In 2007, RELIANCE (RIL) sold shares it owned in Reliance Petroleum Limited (RPL) for 223 rupees.

RPL Share Price

The share eventually fell back to 70 in late 2008, and recovered to 130 levels when it was merged with RIL – 1 share of RIL for 16 of RPL, which translates to an RPL price of Rs. 112 (RIL is at 900, and had a 1:1 bonus after the merger). Sadly, at the time the merger price was effectively Rs. 60 per share of RPL or so, which is exactly equal to their IPO price in 2006.

But SEBI has now raised doubts about that November sale by RIL. Because of a futures deal:

RIL had sold 4.1 per cent equity in RPL in the open market in November 2007. However, to ensure the transaction did not hurt market sentiment, RIL first sold RPL in the futures and then the spot market while covering the shares sold in futures.

During the process, RIL generated revenues (sale consideration) of Rs 4,023 crore and its profit from the transaction in the futures segment was estimated at around Rs 500 crore.

Sebi had said that since the company was aware of the sale of equity and sold futures prior to that, it amounted to insider trading. However, the company has maintained that all rules and regulations have been complied with. RIL had also said that its action was driven by “protection” of market sentiment and that the gain was recorded in the company’s balance sheet.

Sebi’s stand was that if the sale in futures was to protect market sentiment and not to earn profit, the unintended gain should be deposited with Sebi as a settlement amount. RIL, however, is said to have offered a much lower amount. There have been offers and counter offers, but consent could not be reached.

Let’s analyse this "insider trade".

What If RIL had lost money because of the large impact cost of its selling RPL shares? In the horrendously unethical world of Indian broking, any attempt to sell shares by RIL would have resulted in brokers front-running and shorting the stock or the future. (SEBI has taken little or no action in such cases, even when it is blatant, and even FIIs know it happens)

A large one time order would have absolutely destroyed the stock – 4,000 crore in one trade? Not happening.

If they split the trade into multiple days, then it would get reported as a bulk/block deal and the world would know and beat up the RPL share.

The futures trade was really the only way to protect the price. This is not rocket science. If I held a ton of shares of a company I want to exit, I’ll use the "sell-future-first" policy. FIIs do this all the time. Domestic mutual funds make a few people rich while doing this. (Let’s just say fund manager X wants to sell some stock. If someone, let’s call him Mr. Broker, knows about the trade, a good amount of money can be made by shorting the future first. Enough said.)

But there are nuances. First, SEBI says there is "unintended gain". Perhaps they figured that out by seeing the actual impact cost of selling the shares versus the gain in the futures.
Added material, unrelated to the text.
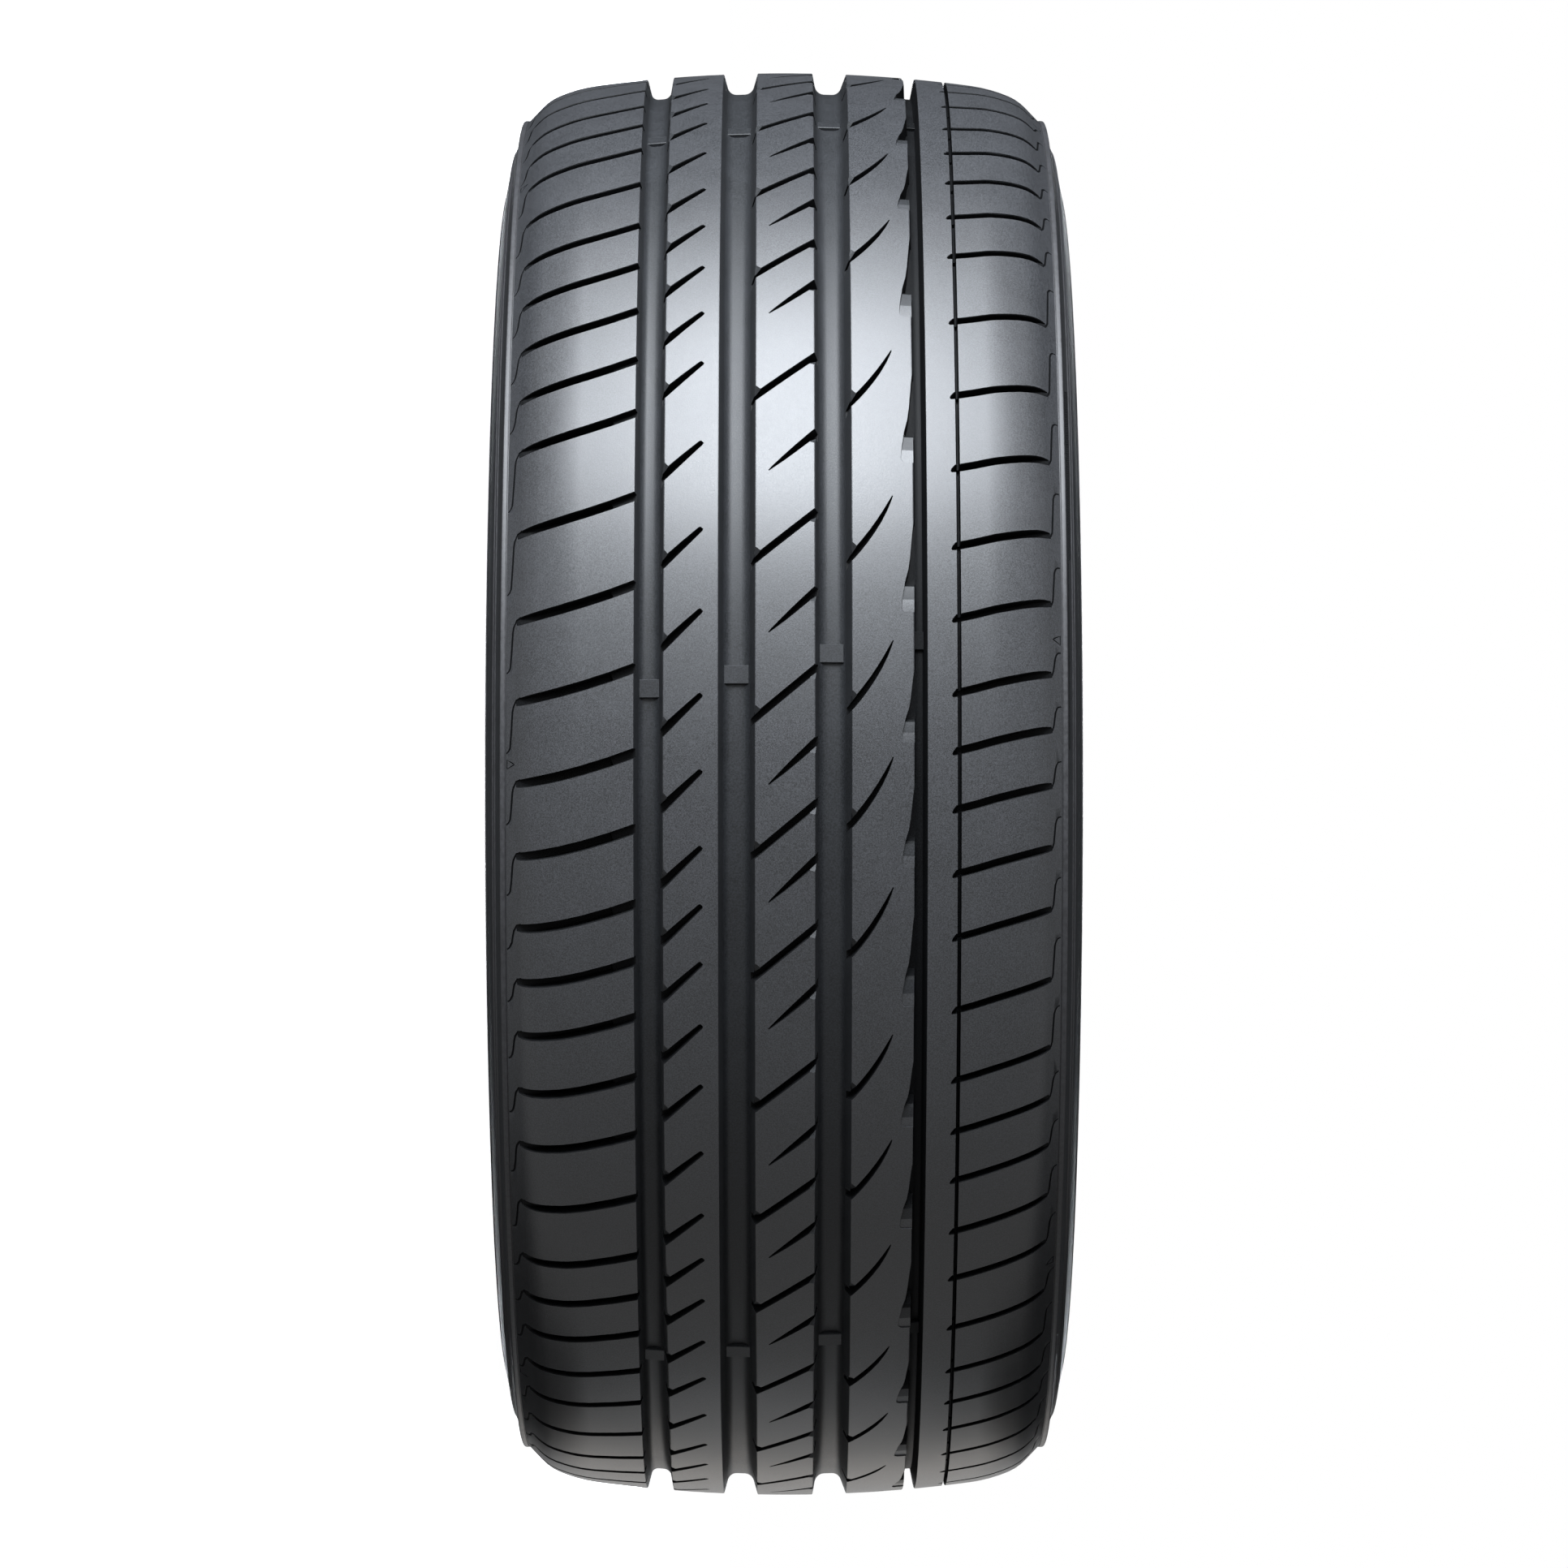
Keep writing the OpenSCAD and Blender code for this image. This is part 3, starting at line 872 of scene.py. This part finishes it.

RIL could have covered the futures at a much lower cost than they did – for instance, if they held on to the future short when the share sale was done announced, the market took the price down much further, and they benefited. So even if they allowed the futures transaction, SEBI could say there were extra profits from the announcement, so give that back.

Why is this illegal? Because RIL is an "insider" when it comes to RPL. In other stocks – where FIIs aren’t "insiders" – stocks are sold and futures are shorted exactly like this, and profits are made, and perhaps even legally.

Technically SEBI has a case because insider information is any information that can materially impact the stock price. For instance if RIL had sold the stock when it knew, say, that a part of the refinery was going to fail, that would amount to insider trading – I think most people understand that. But if I’m an insider, and I’m selling some stock, does the knowledge that I’m selling the stock constitute insider information? The lines are murky.

This case is interesting from many perspectives, especially political. With MDA’s powerful reach within the government, this case is still being allowed on – this could signal a stance I haven’t seen associated with a government under the Congress in a very long time.

Disclosure: I sold RPL just around the same time RIL was selling it, coincidentally. I’m still long some RIL, both through direct ownership and mutual funds.